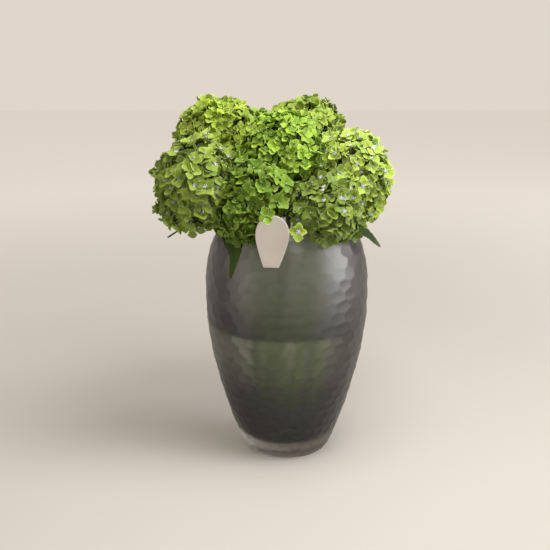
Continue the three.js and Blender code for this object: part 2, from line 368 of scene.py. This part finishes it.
def carry(piece, name, values):
    """Gives each point of a piece's mesh three values under a name, for its finish to read."""
    layer = piece.data.attributes.new(name, "FLOAT_VECTOR", "POINT")
    layer.data.foreach_set("vector", np.asarray(values, dtype=np.float32).ravel())


def settle(piece, slot, *nodes):
    """A piece that stands still, in the place of some solids; its slot is not used."""
    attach(piece, "root")
    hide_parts(*nodes)
    return piece


class Heap:
    """Gathers many small shapes into one mesh."""

    def __init__(self):
        self.points, self.faces, self.carried, self.count = [], [], {}, 0
        self.kinds = []

    def add(self, points, faces, kinds=0, **carried):
        """Adds a shape, with one kind of finish or one for each face, and the values its points carry."""
        self.points.append(points)
        self.faces.extend((faces + self.count).tolist() if isinstance(faces, np.ndarray) else
                          [[i + self.count for i in face] for face in faces])
        self.kinds.extend(kinds if isinstance(kinds, list) else [kinds] * len(faces))
        for name, values in carried.items():
            self.carried.setdefault(name, []).append(np.broadcast_to(values, (len(points), 3)))
        self.count += len(points)

    def piece(self, name, finishes):
        """The object of all that was added in millimetres."""
        made = piece_from(name, np.concatenate(self.points) * MM, self.faces, finishes, self.kinds)
        for key, values in self.carried.items():
            carry(made, key, np.concatenate(values))
        return made


# ---- the parts' sizes, as in the solid model, in millimetres ----
HEIGHT, WALL, FLOOR, FLOOR_RADIUS, CORNER = 300, 9, 20, 22, 36
SHOULDER = [(47, 0), (52.3, 4.5), (57, 13), (64, 30), (74.5, 60), (86, 100), (95, 140), (99.9, 180),
            (100.6, 216), (98.2, 246), (91.2, 270), (76, 297.2)]
WATER_LEVEL = 167
WATER_GRIP = -0.25  # the water runs this far into the glass, so that no air shows between them
FLOWERS = {
    "left": ((-106, -38, 339), (50, 48, 69), (190, 48)),
    "back_left_top": ((-85, 50, 392), (54, 49, 50), (156, 46)),
    "top_right": ((25, 50, 394), (49, 49, 51), (58, 43)),
    "centre": ((-6, -20, 373), (56, 52, 55), (272, 42)),
    "front_centre": ((-34, -62, 340), (44, 42, 42), (247, 48)),
    "right": ((74, -20, 347), (53, 54, 62), (350, 47)),
    "front_right": ((46, -66, 316), (47, 44, 42), (303, 48)),
    "front_left": ((-52, -76, 311), (34, 33, 42), (221, 48)),
    "back_left": ((-78, 82, 340), (52, 50, 52), (124, 48)),
    "back_right": ((66, 86, 344), (52, 50, 52), (38, 48)),
    "back": ((-33, 92, 373), (52, 48, 50), (103, 47)),
}
LEAVES = {
    "front_left": ([(208, 52, 286), (212, 69, 305), (224, 92, 301), (234, 104, 276), (230, 103, 241)], 18),
    "right": ([(329, 52, 286), (332, 69, 305), (337, 88, 298), (345, 101, 283), (351, 115, 265)], 17),
    "left": ([(174, 53, 286), (173, 69, 305), (172, 92, 302), (175, 122, 288), (179, 148, 272)], 16),
    "left_inner": ([(205, 54, 286), (204, 66, 303), (203, 76, 305), (201, 86, 301), (199, 95, 291)], 11),
    "back_left": ([(139, 53, 286), (139, 69, 305), (141, 96, 300), (142, 124, 284), (144, 146, 262)], 19),
    "back": ([(74, 53, 286), (72, 69, 305), (70, 92, 300), (68, 112, 280), (66, 122, 248)], 19),
    "back_right": ([(11, 53, 286), (12, 69, 305), (22, 92, 302), (36, 112, 292), (48, 126, 276)], 18),
}
LEAF_TURN = {"right": -22}  # degrees by which a blade faces away from straight outwards
LEAF_VEINS, LEAF_TEETH = 46.0, 34
SCALLOPS, SCALLOP_DEPTH = (30, 24), 2.0  # how many round the wall and up it, and how deep they are cut
SEPAL_THICK = 0.38
OUTSIDE = 200  # a distance that is out of any flower
STEM_FOOT, STEM_RING, STEM_TWIST = 25.2, 21, 28  # height, radius and turn of the stems' feet
TAG = {"width": 38, "height": 65, "foot": 17.5, "thickness": 0.8, "shoulder": 41}
TAG_AT, TAG_LEAN, TAG_TURN = (-19, -97, 257.5), 76, 2
# One floret hangs before the top of the tag and one beside it: their places and the ways they face.
HANGING = {
    "front_centre": ((-23, -120, 321), (-0.12, -0.9, 0.42)),
    "front_right": ((12, -106, 301), (-0.2, -0.9, 0.1)),
}


def polar(degrees, radius, z):
    """A point by its turn and its distance about the vase's axis, and its height."""
    turn = math.radians(degrees)
    return np.array([radius * math.cos(turn), radius * math.sin(turn), z])


def smooth_line(knots, count):
    """Points along a centripetal Catmull-Rom curve through the knots, evenly spaced."""
    knots = [np.asarray(k, dtype=float) for k in knots]
    knots = [2 * knots[0] - knots[1], *knots, 2 * knots[-1] - knots[-2]]
    fine = []
    for a, b, c, d in zip(knots, knots[1:], knots[2:], knots[3:]):
        before, between, after = (math.sqrt(np.linalg.norm(q - p)) for p, q in ((a, b), (b, c), (c, d)))
        leave = between * ((b - a) / before - (c - a) / (before + between)) + (c - b)
        arrive = (c - b) + between * ((d - c) / after - (d - b) / (between + after))
        for t in np.linspace(0, 1, 24, endpoint=False):
            fine.append(b + leave * t + (3 * (c - b) - 2 * leave - arrive) * t**2
                        + (2 * (b - c) + leave + arrive) * t**3)
    fine.append(knots[-2])
    fine = np.array(fine)
    far = np.concatenate([[0], np.cumsum(np.linalg.norm(np.diff(fine, axis=0), axis=1))])
    wanted = np.linspace(0, far[-1], count)
    return np.stack([np.interp(wanted, far, fine[:, i]) for i in range(3)], axis=1)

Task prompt
Collect each line holding the string "finishes".

Response to the exercise
Continue the three.js and Blender code for this object: part 2, from line 368 of scene.py. This part finishes it.
    def piece(self, name, finishes):
        made = piece_from(name, np.concatenate(self.points) * MM, self.faces, finishes, self.kinds)